(begin)

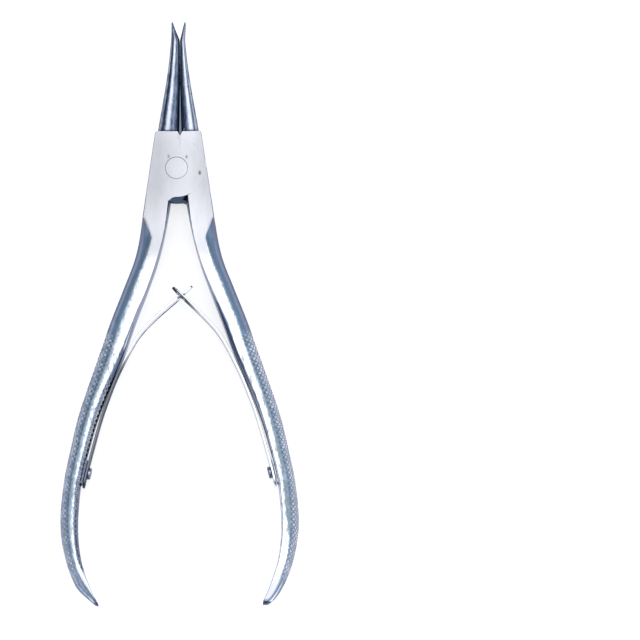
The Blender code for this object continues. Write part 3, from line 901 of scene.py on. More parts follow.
def turned_to(shape, centre, x, y, z):
    """Turns a shape made about Z to three directions, and moves it to a place."""
    turn = Matrix((x, y, z)).transposed().to_4x4()
    bmesh.ops.transform(shape, matrix=Matrix.Translation(centre) @ turn, verts=shape.verts)
    return shape


def on_axis(shape, side):
    """Turns a shape made about Z so that Z is the screw's axis, at the blade's middle."""
    centre, ahead, inwards = seat_frame(side)
    return turned_to(shape, centre, ahead, inwards.cross(ahead), inwards)


def block_outline(length, width):
    return [(x * length / 2, y * width / 2) for x, y in ((-1, -1), (1, -1), (1, 1), (-1, 1))]


def stadium(length, width):
    """The outline of a slot with round ends."""
    radius, points = width / 2, []
    for end in (1, -1):
        for n in range(STADIUM_STEPS + 1):
            turn = math.pi * (n / STADIUM_STEPS - 1 / 2)
            out = length / 2 - radius + radius * math.cos(turn)
            points.append((end * out, end * radius * math.sin(turn)))
    return points


def seat_shape(side):
    """The flat pad on the handle's inner side that the blade is screwed to."""
    outline = block_outline(SEAT_LENGTH, SEAT_WIDTH)
    return on_axis(prism(outline, SEAT_TOP - SEAT_SINK, SEAT_TOP, EDGE_SOFTENING), side)


def on_seat(side, points):
    """Which of the given points lie on the seat."""
    centre, ahead, inwards = seat_frame(side)
    away = points - np.array(centre)
    along, level, height = away @ np.array(ahead), away[:, 2], away @ np.array(inwards)
    found = np.abs(along) < SEAT_LENGTH / 2 + SEAT_MARGIN
    found &= np.abs(level) < SEAT_WIDTH / 2 + SEAT_MARGIN
    return found & (height > SEAT_TOP - SEAT_SINK) & (height < SEAT_TOP + SEAT_MARGIN)


def screw_bore(side, low):
    """The cutter for the screw's hole, from a depth below the blade's middle."""
    radius = SCREW_SHANK_RADIUS + SCREW_GAP
    return on_axis(turned([(radius, low), (radius, SPRING_THICKNESS)], SCREW_STEPS), side)


def rounded_off(half, radius, left):
    """Half a blade's width near an end, kept in the end's round."""
    if left >= radius:
        return half
    return min(half, math.sqrt(max(radius**2 - (radius - left) ** 2, 0)))


def blade_half_width(side, length, total):
    """Half the blade's width at a length from its foot. The crossing is at the total length."""
    half = (SPRING_FOOT_WIDTH + (SPRING_NECK_WIDTH - SPRING_FOOT_WIDTH) * min(length / total, 1)) / 2
    half = rounded_off(half, SPRING_FOOT_WIDTH / 2, length)
    past = length - total
    if side == LEFT:
        shoulder = smooth_step(*(-TONGUE_SHOULDER + away for away in SHOULDER_ROUND), past)
        half = TONGUE_WIDTH / 2 + (half - TONGUE_WIDTH / 2) * (1 - shoulder)
        half = rounded_off(half, TONGUE_WIDTH / 2, TONGUE_LENGTH - past)
    else:
        narrowing = smooth_step(SLOT_AFTER, SLOTTED_END_LENGTH, past)
        half += (SLOTTED_END_WIDTH / 2 - half) * narrowing
        half = rounded_off(half, SLOTTED_END_WIDTH / 2 * SLOTTED_END_ROUND, SLOTTED_END_LENGTH - past)
    return max(half, SPRING_THICKNESS / 4)


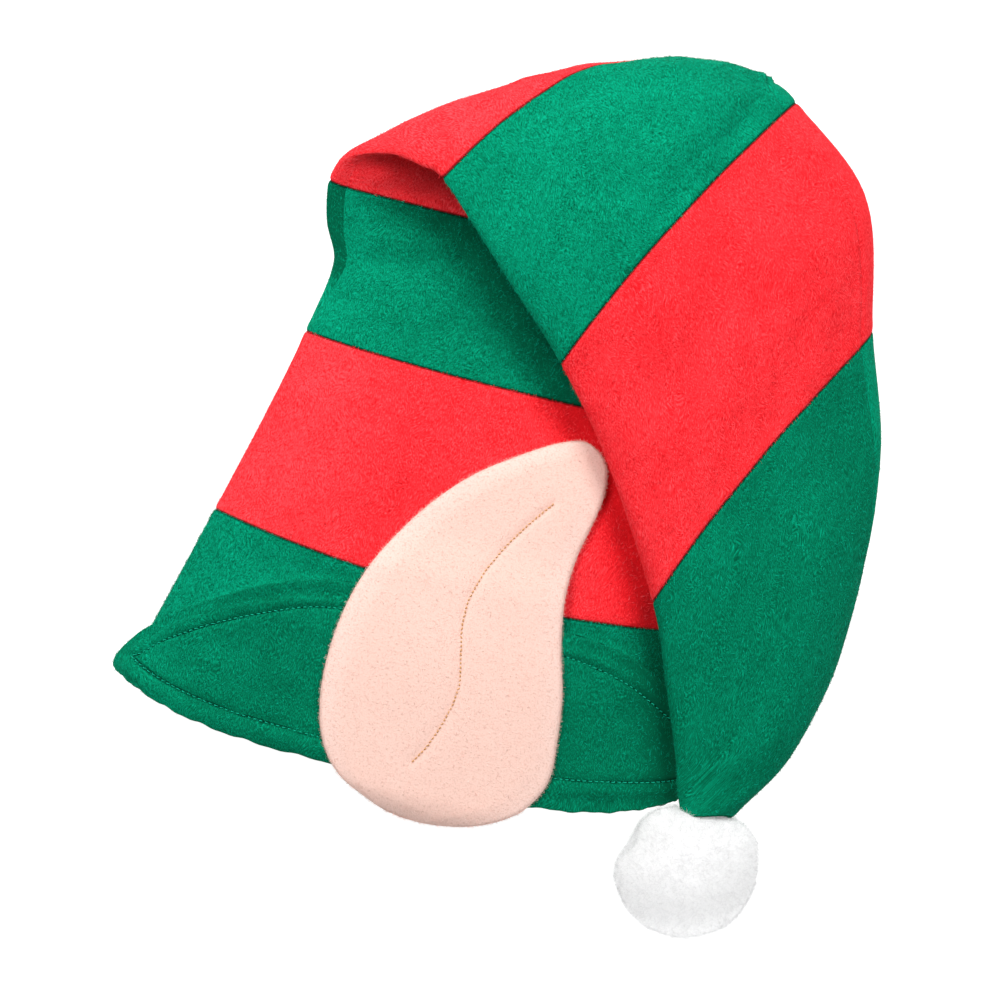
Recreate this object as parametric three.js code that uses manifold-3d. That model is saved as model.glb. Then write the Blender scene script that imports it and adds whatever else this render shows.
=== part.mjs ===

(end)

## REQUIREMENT
Reproduce only the lines from the line containing "Recreate this object" to the last line of the material above, both of those lines included.

## COMPLETE ANSWER
Recreate this object as parametric three.js code that uses manifold-3d. That model is saved as model.glb. Then write the Blender scene script that imports it and adds whatever else this render shows.
=== part.mjs ===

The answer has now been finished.